The ‘Big Ideas’ for History are:

  • Artefacts and Sources (run through all units)

  • Chronology and Events (run through all units)

  • Conflict

  • Culture

  • Society and Government

  • Homes and Settlements

  • Travel and Exploration


These golden threads run through our curriculum planning from Reception to Year 6 and allow children to explore common themes across different units of work. Careful consideration is given to building a schema of historical knowledge and following a well-sequenced curriculum. Our history curriculum is not about separating off periods of time as distinct units of work. It is about developing children’s understanding through meaningful examples and repeated encounters with common threads. These ‘golden threads’ allow children to explore a theme across different periods of history. The ‘Big Ideas’ allow children to create a schema of historical knowledge that flows and progresses with them throughout their educational journey.

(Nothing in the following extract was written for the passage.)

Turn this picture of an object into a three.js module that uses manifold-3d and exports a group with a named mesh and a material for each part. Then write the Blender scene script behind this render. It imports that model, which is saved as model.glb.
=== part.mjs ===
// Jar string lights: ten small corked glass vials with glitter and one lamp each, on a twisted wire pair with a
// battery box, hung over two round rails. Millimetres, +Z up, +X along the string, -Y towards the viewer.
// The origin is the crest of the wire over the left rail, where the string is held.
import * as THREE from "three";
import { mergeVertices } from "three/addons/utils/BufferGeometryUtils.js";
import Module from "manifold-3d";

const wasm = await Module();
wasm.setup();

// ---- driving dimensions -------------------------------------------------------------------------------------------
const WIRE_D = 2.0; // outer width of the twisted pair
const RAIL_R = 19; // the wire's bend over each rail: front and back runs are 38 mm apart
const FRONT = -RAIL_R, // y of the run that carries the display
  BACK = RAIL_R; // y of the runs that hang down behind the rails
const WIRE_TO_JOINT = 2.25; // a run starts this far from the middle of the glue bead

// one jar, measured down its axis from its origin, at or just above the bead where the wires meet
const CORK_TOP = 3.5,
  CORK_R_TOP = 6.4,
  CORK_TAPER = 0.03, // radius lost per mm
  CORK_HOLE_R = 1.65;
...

For example, a study of castles in the Early Years gives our youngest children the opportunity to read stories about settings and people in the past, finding out about where they lived. This is built upon in Key stage when children have the opportunity to find out about life in the past in their local area. This is developed in Key Stage 2, where the children gain an understanding of homes and settlements throughout history.

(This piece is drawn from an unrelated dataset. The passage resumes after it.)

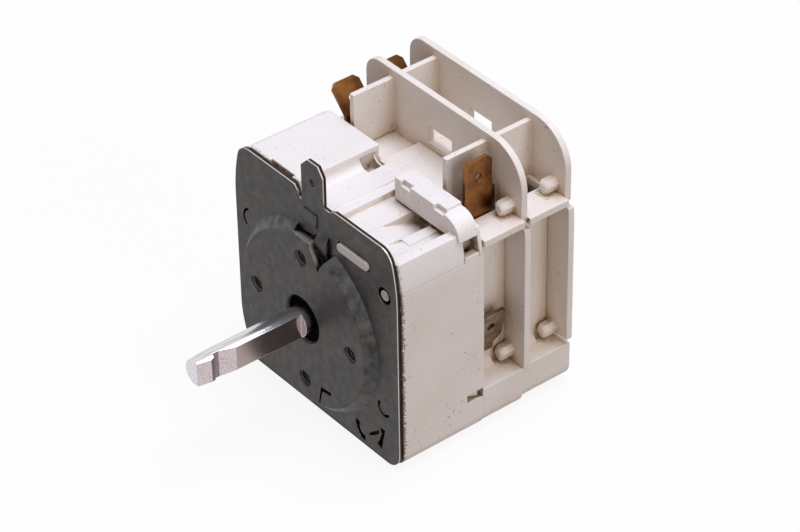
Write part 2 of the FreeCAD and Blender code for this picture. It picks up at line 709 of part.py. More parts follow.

Regular opportunities are built in throughout our History curriculum for retrieval practice. This allows the children to make these links and ensure that powerful knowledge is embedded in the children’s long term memory. Our history curriculum is built on the premise of keep up, not catch up and there a re regular opportunities for children to revisit and summarise their learning throughout a unit and over time. We recognise that, in addition to accessing quality first teaching, some learners may need adaptations in order to access the curriculum. In history, these adaptations include:

  • A pre-teach of topic specific vocabulary as an additionality task

  • A reader to support when researching using a range of sources 

  • Print outs of work/presentations to scaffold with independent tasks 

  • More time allocated to process information or instructions broken down into manageable chunks.


Children are introduced to the main themes of a unit of work through our ‘SOAP’ (Subject On a Page). These prepare children for study by providing them with the chronology and key knowledge for the time period studied. These SOAPS make explicit the substantive knowledge that will be taught.


We want all children to be proud of their History work and want to give them the opportunity to celebrate their learning at every opportunity. At the end of each unit, the children complete a ‘ROAP’ (Review on a Page); this demonstrates the substantive and disciplinary knowledge they have gained and allows teachers to assess which areas need revisiting.

History Curriculum Implementation

The curriculum is built on the foundation of three ‘Es’:

Entitlement or core curriculum offer:

Whilst children’s formal History education begins in KS1, the development of historical skills begins in EYFS. The knowledge and vocabulary that they children gain as they explore their understanding of the world around them through daily continuous provision, completing weekly challenges and other focused provision prepares them for accessing future content. History has a high profile; in KS1 and KS2, History is delivered in units of work across the year which allow children to begin to build knowledge of important concepts and ideas from a young age and continue to build on these foundations throughout their education. The children have the opportunity to study a broad range of historical content, which often goes beyond the limitations of the national curriculum but always takes into account the range and depth of their existing knowledge and how secure it is in their minds. A range of high quality resources such as artefacts and photographs are available to support the curriculum and many units of work allow immersion through engaging field trips.


Children who demonstrate a love of History have the opportunity to develop this in a number of ways:

  • History club focused on the wider History curriculum

  • History club focused on expanding substantive knowledge

  • Educational visits



Children who excel in History have the opportunity to pursue their talents in a number of ways:

  • Links with the History department at Essa Academy

  • Culture department forms part of the pupil leadership team

  • Opportunity to run a student-led club

  • Opportunity to have their work featured at our weekly ‘Proud’



All of our school community (staff, senior leaders, governors and children are involved in measuring the impact of our History curriculum in different ways. This is planned for through the School Development Plan, and using our annual monitoring cycle and termly development plan to map out monitoring and review over the year.


Impact is measured by:

-       Collecting data from formative assessments (whole-class quizzes, assessment cups, exit tickets)

-       Collecting data from summative assessments (SOAP to ROAP)

-       Pupil voice to determine what children have remembered over time 

-       Staff voice to determine effectiveness of provided planning and the impact of professional development

-       Parent voice in our annual survey

-       Reviewing learning in humanities books

-       Reviewing progress made against steps to success each lesson and across a sequence of lessons

-       Governor visits to evaluate different areas of History

An impact statement is written each term by subject leaders to assess effectiveness of current provision, progress against objectives on action plans and inform and identify next steps.